Carol Butzke's Study Center "Cheddar Isn't Always Cheese"
at the 2013 AQSG Seminar.

Enjoy! Would love to hear your reponses to Linda Eaton's podcast!

Karen Alexander


  1. For me -- not a prior itunes user (which requires a software download), the link at the IQS website was very easy to use to get to Linda's talk - (which I'm still enjoying.) I thought I could post the link here for other readers of your blog: IQS podcasts if they want to skip that step as well.

  2. My link above is not highlighted but it's the words IQS podcasts which goes to this link

    1. Thank you, Cheryl, for stopping by and leaving this additional link. That will be very helpful to many. I'll post it in the body of the blogpost. Karen A.

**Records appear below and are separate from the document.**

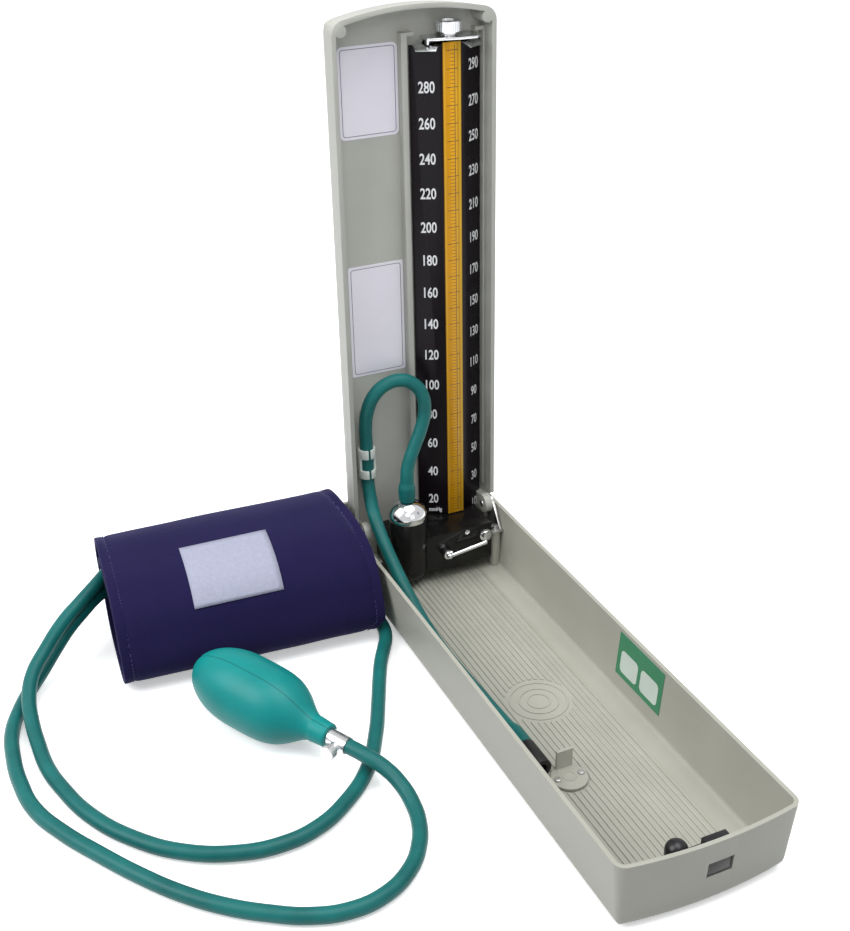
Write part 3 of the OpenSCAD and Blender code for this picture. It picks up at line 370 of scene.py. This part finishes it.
# The mercury tank and its base block are black; the dome, nipple, lock and
# screws are chromed brass.
tank_black = shaded("tank_black", (0.009, 0.008, 0.008), (0.005, 0.005, 0.005), 70, 0.24, 0.08, gleam=0.28)
for node, width in (("tank_body", 0.4), ("manometer_base", 0.6)):
    piece = eased(node, node + "_black", tank_black, width)
    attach(piece, "lid")
for node, body, width in (("tank_cap", "lid", 0.3), ("hose_nipple", "lid", 0.2), ("base_screws", "lid", 0.25),
                          ("lock_plug", "lock", 0.2), ("lock_lever", "lock", 0.1)):
    piece = eased(node, node + "_chromed", chrome, width)
    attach(piece, body)

# Two bare labels are stuck on the lid's panel: glossy white film with a thin
# printed frame, its corners rounded.
label_film = shaded("label_film", (0.83, 0.80, 0.88), (0.77, 0.74, 0.82), 30, 0.30, 0.05)
print_grey = shaded("print_grey", (0.13, 0.12, 0.15), (0.09, 0.08, 0.10), 200, 0.50, 0.05)
for node in ("upper_label", "lower_label"):
    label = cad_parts[node]
    label.data.materials.clear()
    label.data.materials.append(label_film)
    low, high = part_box(node)
    bm = bmesh.new()
    bmesh.ops.create_grid(bm, x_segments=1, y_segments=1, size=0.5)
    margins = 0.003
    bmesh.ops.scale(bm, verts=bm.verts, vec=(high[0] - low[0] - margins, high[2] - low[2] - margins, 1))
    bmesh.ops.bevel(bm, geom=bm.verts, offset=0.0018, affect="VERTICES", segments=5, profile=0.5, material=-1)
    middle = bm.faces[:]
    bmesh.ops.inset_region(bm, faces=middle, thickness=0.00035, use_boundary=True)
    bmesh.ops.delete(bm, geom=middle, context="FACES")
    bmesh.ops.rotate(bm, verts=bm.verts, cent=(0, 0, 0), matrix=Matrix.Rotation(math.radians(90), 3, "X"))
    middle_x, middle_z, face_y = (low[0] + high[0]) / 2, (low[2] + high[2]) / 2, low[1] - 0.00003
    bmesh.ops.translate(bm, verts=bm.verts, vec=(middle_x, face_y, middle_z))
    mesh = bpy.data.meshes.new(node + "_frame")
    bm.to_mesh(mesh)
    bm.free()
    mesh.materials.append(print_grey)
    rule = bpy.data.objects.new(node + "_frame", mesh)
    scene.collection.objects.link(rule)
    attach(rule, "lid")

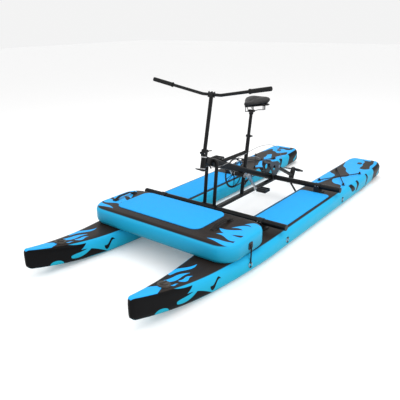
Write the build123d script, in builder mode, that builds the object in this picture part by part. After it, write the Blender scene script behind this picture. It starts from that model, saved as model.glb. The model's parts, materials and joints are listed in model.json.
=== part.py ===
from build123d import *
from math import cos, pi, radians, sin
import os

# Pedal boat: two long inflatable pontoons joined by two crossbars and a centre rail, an inflatable
# fore platform, a bicycle frame with saddle and wide handlebar, and a chain-driven tilting
# propeller leg steered by cables.  Millimetres.  +X towards the bow, +Y to port, +Z up.
# The origin is midway along the pontoons, on the centreline, level with their flat bottoms.

# ------------------------------------------------------------------ pontoons
pontoon_length = 3800
pontoon_width = 400
pontoon_thickness = 150
pontoon_spacing = 1026              # centreline to centreline
rail_radius = 46                    # rounding between deck and side wall
skin_thickness = 3                  # drop-stitch fabric, pontoons and platform
bow_taper_start = 560
rocker_start = 1180
bow_rise = 90
bow_tip_width = 34
bow_fullness = 1.75
stern_taper_start = -1200
stern_width = 360
stern_rise = 20
stern_corner_radius = 90
bow_stations = 16
stern_stations = 5
corner_stations = 5

# ------------------------------------------------------------------ deck fittings
pad_thickness = 6
pad_width = 296
pad_front = 292
pad_rear = -552
pad_corner_radius = 42
valve_x = 1600
valve_radius = 45
valve_height = 10
valve_cap_radius = 27
valve_cap_height = 14
vent_x = -1700
vent_radius = 26
vent_height = 8
ring_stations = (900, 380, -720)    # side D-rings along each pontoon
patch_size = 54
patch_thickness = 3
ring_radius = 17
ring_wire_radius = 2.5
bungee_front = -915
bungee_rear = -1355
bungee_half_width = 128
anchor_radius = 17
anchor_height = 12
bungee_radius = 4

# ------------------------------------------------------------------ fore platform
platform_front = 1165
platform_rear = 632
platform_width = 1400
platform_thickness = 150
platform_corner_radius = 150
platform_edge_radius = 44
platform_pad_front = 1055
platform_pad_rear = 668
platform_pad_port = 345
platform_pad_starboard = -500
platform_pad_corner = 70
handle_gap = 85                     # from the pad's ends to the carry handles
handle_length = 210
handle_width = 30
handle_thickness = 5
handle_lift = 22
tie_radius = 5

# ------------------------------------------------------------------ crossbars and rail
front_bar_x = 446
rear_bar_x = -600
bar_height = 205
bar_radius = 25
bar_wall = 3
bar_length = 1470
foot_length = 92
foot_width = 110
foot_plate = 7
strap_thickness = 4
strap_width = 50
strap_bolt_radius = 4
strap_ear = 16
plug_flange = 4
plug_depth = 22
plug_clearance = 0.05
brace_radius = 9
brace_inboard = 90                  # where a brace leaves its crossbar, inboard of the pontoon
brace_pad_radius = 24
brace_pad_thickness = 6
rail_width = 40
rail_depth = 28
rail_overhang = 62
clamp_half = 34                     # half length of the rear frame clamp
clamp_slot = 16                     # open underside of both frame clamps

# ------------------------------------------------------------------ bicycle frame
beam_front_depth = 72
beam_rear_depth = 48
beam_width = 42
beam_corner = 15
tube_wall = 3
beam_front_height = 632             # beam centreline where it meets the head tube
beam_front_x = 500
leg_spacing = 100
leg_radius = 15
leg_lean = 6.5
leg_bend_radius = 30
leg_top_height = 612
steer_lean = 12.5
head_low_x = 530.5
head_low_height = 575
head_length = 88
head_radius = 22
head_bore = 17.5
steerer_radius = 14.3
cup_height = 8
seat_lean = 10.5
seat_foot_x = -60
seat_tube_radius = 17.5
seat_tube_bore = 15.0
seat_tube_top = 700
seat_bore_floor = 440
running_clearance = 0.05
soft_clearance = 0.3
upper_tube_height = 568
upper_tube_radius = 16
upper_tube_front = 262

# ------------------------------------------------------------------ crank drive
bb_x = -35
bb_height = 375
bb_shell_radius = 22
bb_shell_width = 100
bb_cup_width = 6
spindle_radius = 9
chain_pitch = 12.7
ring_teeth = 68
sprocket_teeth = 17
chainline = -72
ring_thickness = 2.2
ring_rim = 15
ring_hub_radius = 30
spoke_width = 6
spoke_pair_angle = 14
spoke_pairs = 5
crank_length = 195
crank_angle = 51                    # of the starboard arm above horizontal, towards the bow
crank_thickness = 16
crank_offset = 80                   # of each arm's inner face from the centreline
crank_boss_radius = 20
crank_tip_radius = 14
pedal_axle_radius = 6
pedal_gap = 26
pedal_width = 100
pedal_length = 96
pedal_thickness = 24
pedal_bar = 9
chain_half_height = 4.3
chain_width = 9
chain_slot = 3.6

# ------------------------------------------------------------------ drive leg
drive_x = -680
drive_height = 300
leg_droop = 27.9                    # raised leg below horizontal
input_shaft_radius = 9
bracket_spacing = 84                # between the insides of the two bracket plates
bracket_thickness = 6
head_gear_radius = 29
head_half_width = 36
head_wall = 5
bevel_radius = 16
bevel_clearance = 0.6
drive_leg_radius = 19
drive_leg_bore = 15
drive_leg_start = 46
pod_distance = 432
pod_radius = 28
pod_front = 44
pod_rear = 48
leg_shaft_radius = 6
prop_radius = 118
prop_hub_radius = 24
prop_hub_length = 36
blade_width = 52
blade_thickness = 6
blade_pitch_angle = 32
prop_shaft_radius = 7
tiller_radius = 44
tiller_thickness = 8
skeg_depth = 62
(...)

  3. Stumbled upon your blog while researching John Carwitham and floorcloth patterns. I was very interested in the floor covering in your image at Bankwood Museum, England. Would that be of a floorcloth, painted wood or something else? Do you know where in England is the Bankwood Museum. I have googled it but no luck. If I were a quilter I would really follow your great blog!
    Keep it up! Maria Liberto Bessette, Dover, DE

    1. I am so sorry.That was a slip of the old fingers. It was BANKFIELD Museum, NOT Bankwood. I am so glad you asked the question of me. I always read it as Bankfield every time I looked at it even though Bankwood is indeed what I typed.

      You should have no trouble finding it now.

      Thank you for stopping and taking the time to not only read the blog but for contacting me!